EXERCISE:
Output the full listing word for word.

PROVIDED INFORMATION:
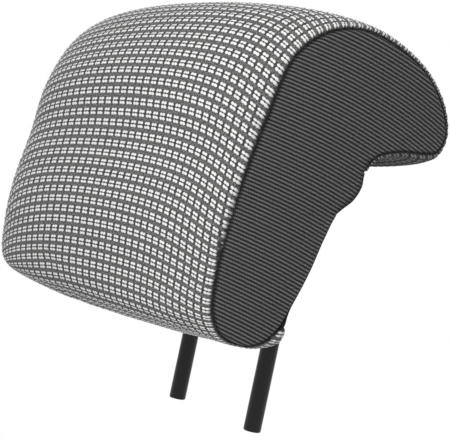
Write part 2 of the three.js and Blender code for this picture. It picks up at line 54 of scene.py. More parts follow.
# The pad in millimetres, as its solids have it: the side seams, and how far the middle stands beyond them
FRONT = -113.0
MIDDLE_FRONT = -153.0
HOOK = 53.0
HOOK_MIDDLE = 63.0
HOOK_UNDER = 203.0
TOP = 265.5
MIDDLE_TOP = 283.0
BOTTOM = 64.5
MIDDLE_BOTTOM = 66.0
LOW_BACK = -41.0
MIDDLE_BACK = 25.0
UPPER_CREASE = HOOK_UNDER - 21
LOWER_CREASE = HOOK_UNDER - 50
BULGE = HOOK_UNDER - 31
HALF_WIDTH = 142.0
TOE_IN_START = -95.0
TOE_IN_RATE = 0.001
FRONT_ROUNDNESS = 2.1
BACK_ROUNDNESS = 1.5

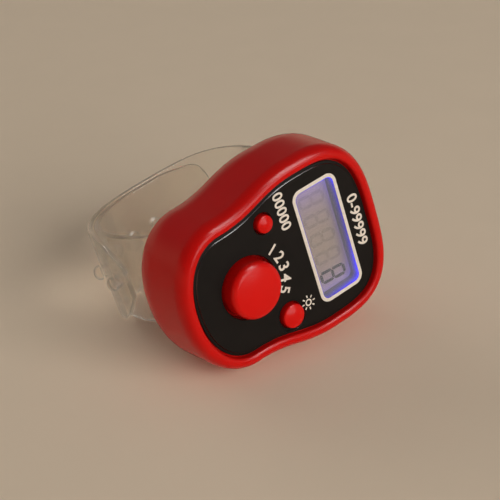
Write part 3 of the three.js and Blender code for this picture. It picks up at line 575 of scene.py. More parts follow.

RESPONSE:
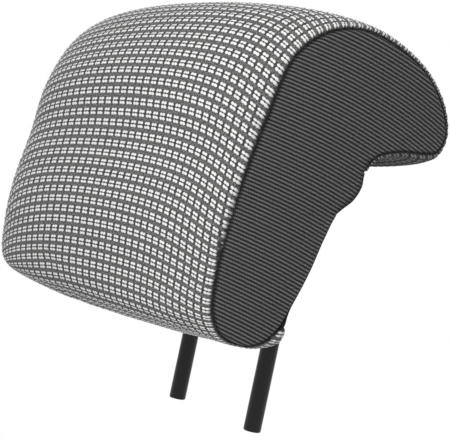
Write part 2 of the three.js and Blender code for this picture. It picks up at line 54 of scene.py. More parts follow.
# The pad in millimetres, as its solids have it: the side seams, and how far the middle stands beyond them
FRONT = -113.0
MIDDLE_FRONT = -153.0
HOOK = 53.0
HOOK_MIDDLE = 63.0
HOOK_UNDER = 203.0
TOP = 265.5
MIDDLE_TOP = 283.0
BOTTOM = 64.5
MIDDLE_BOTTOM = 66.0
LOW_BACK = -41.0
MIDDLE_BACK = 25.0
UPPER_CREASE = HOOK_UNDER - 21
LOWER_CREASE = HOOK_UNDER - 50
BULGE = HOOK_UNDER - 31
HALF_WIDTH = 142.0
TOE_IN_START = -95.0
TOE_IN_RATE = 0.001
FRONT_ROUNDNESS = 2.1
BACK_ROUNDNESS = 1.5

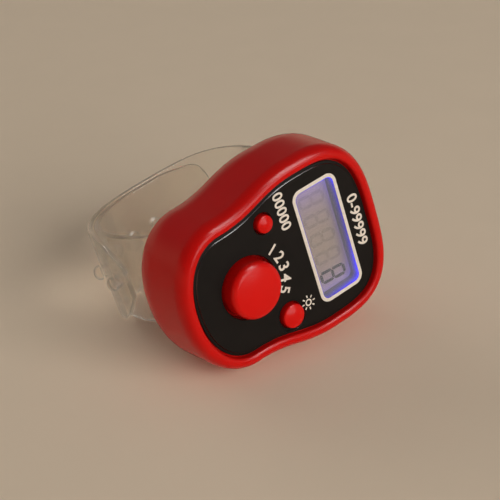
Write part 3 of the three.js and Blender code for this picture. It picks up at line 575 of scene.py. More parts follow.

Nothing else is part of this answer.